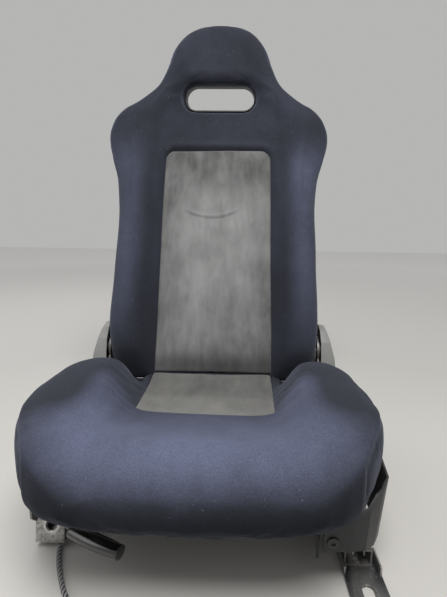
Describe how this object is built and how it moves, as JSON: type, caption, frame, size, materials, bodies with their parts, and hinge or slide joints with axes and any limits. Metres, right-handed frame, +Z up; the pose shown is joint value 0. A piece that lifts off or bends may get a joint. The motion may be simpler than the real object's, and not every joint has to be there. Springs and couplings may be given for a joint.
{
  "type": "reclining sports seat",
  "caption": "Reclining sports seat with deep thigh and side bolsters, a slotted integral headrest, a suede centre panel and slide rails on floor feet.",
  "frame": {"origin": "middle of the bounding box seen from above, on the plane of the floor feet", "axes": "+Z up along the height, +X across the seat to the right as seen by someone facing it, -Y the way the sitter faces"},
  "size_m": [0.5634, 0.8419, 0.9743],
  "materials": {
    "painted_steel": "satin",
    "worn_zinc": "worn",
    "spring_steel": "satin",
    "plated_fastener": "satin",
    "nylon": "matte",
    "shield_plastic": "textured",
    "cover_plastic": "textured",
    "shell_plastic": "textured",
    "grip_plastic": "gloss",
    "cover_fabric": "soft knit",
    "insert_suede": "brushed suede",
    "braid": "braided sleeve",
    "lead_rubber": "matte"
  },
  "bodies": {
    "floor_rails": {"right_lower_rail": "painted_steel", "left_lower_rail": "painted_steel", "right_front_foot": "worn_zinc", "left_front_foot": "worn_zinc", "right_rear_foot": "painted_steel", "left_rear_foot": "painted_steel", "foot_rivets": "plated_fastener", "harness_lead": "braid", "lead_gland": "lead_rubber", "lead_clip": "painted_steel", "lead_plug": "nylon"},
    "rollers": {"rail_rollers": "plated_fastener", "roller_cages": "nylon"},
    "seat_base": {"right_upper_rail": "painted_steel", "left_upper_rail": "painted_steel", "slider_shoes": "nylon", "right_side_frame": "painted_steel", "left_side_frame": "painted_steel", "rail_bolts": "plated_fastener", "front_cross_tube": "painted_steel", "rear_cross_tube": "painted_steel", "seat_pan": "painted_steel", "cushion_springs": "spring_steel", "right_recliner_base": "painted_steel", "left_recliner_base": "painted_steel", "pivot_pins": "plated_fastener", "return_springs": "spring_steel", "pawl_pins": "plated_fastener", "right_recliner_cover": "cover_plastic", "left_recliner_cover": "cover_plastic", "side_shield": "shield_plastic", "shield_screws": "painted_steel", "shield_bracket": "painted_steel", "retaining_hook": "spring_steel", "latch_hangers": "painted_steel", "right_latch_shaft": "plated_fastener", "cushion_pad": "cover_fabric", "cushion_insert": "insert_suede"},
    "backrest": {"right_recliner_arm": "painted_steel", "left_recliner_arm": "painted_steel", "arm_bolts": "plated_fastener", "back_pad": "cover_fabric", "back_insert": "insert_suede", "back_members": "painted_steel", "back_top_tube": "painted_steel", "back_cross": "painted_steel", "back_springs": "spring_steel", "head_bezel": "shell_plastic", "back_shell": "shell_plastic", "shell_screws": "plated_fastener"},
    "recline_release": {"release_shaft": "plated_fastener", "release_cams": "plated_fastener", "recline_lever": "painted_steel", "recline_grip": "grip_plastic"},
    "pawls": {"recliner_pawls": "plated_fastener"},
    "slide_lever": {"slide_rod": "painted_steel", "slide_grip": "grip_plastic", "left_latch": "painted_steel"},
    "latch_link": {"sync_link": "spring_steel"},
    "far_latch": {"right_latch": "painted_steel"}
  },
  "joints": [
    {"name": "seat_slide", "type": "slide", "parent": "floor_rails", "child": "seat_base", "axis": [0, 1, 0], "range_m": [-0.1, 0.1]},
    {"name": "roller_travel", "type": "slide", "parent": "floor_rails", "child": "rollers", "axis": [0, 1, 0], "range_m": [-0.05, 0.05]},
    {"name": "recline", "type": "hinge", "parent": "seat_base", "child": "backrest", "pos_m": [0, 0.15, 0.195], "axis": [1, 0, 0], "range_deg": [-60, 22]},
    {"name": "recline_lever", "type": "hinge", "parent": "seat_base", "child": "recline_release", "pos_m": [0, 0.118, 0.084], "axis": [-1, 0, 0], "range_deg": [0, 25], "stiffness_Nm_per_rad": 2, "springref_deg": -34.38},
    {"name": "pawl_swing", "type": "hinge", "parent": "seat_base", "child": "pawls", "pos_m": [0, 0.178, 0.138], "axis": [1, 0, 0], "range_deg": [0, 4.1]},
    {"name": "slide_lever", "type": "hinge", "parent": "seat_base", "child": "slide_lever", "pos_m": [-0.199, -0.08, 0.052], "axis": [0, -1, 0], "range_deg": [0, 13], "stiffness_Nm_per_rad": 2.5, "springref_deg": -20.05},
    {"name": "link_travel", "type": "slide", "parent": "seat_base", "child": "latch_link", "axis": [-1, 0, 0], "range_m": [0, 0.0047]},
    {"name": "far_latch_turn", "type": "hinge", "parent": "seat_base", "child": "far_latch", "pos_m": [0.199, -0.08, 0.052], "axis": [0, 1, 0], "range_deg": [0, 13.2]}
  ],
  "couplings": [
    {"joint": "roller_travel", "follows": "seat_slide", "ratio": 0.5},
    {"joint": "pawl_swing", "follows": "recline_lever", "ratio": 0.16},
    {"joint": "link_travel", "follows": "slide_lever", "m_per_rad": 0.02},
    {"joint": "far_latch_turn", "follows": "slide_lever", "ratio": 1}
  ]
}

======

Directions. Only the number should be given: how many lines of the data contain the word "caption"?

Result of the task. 2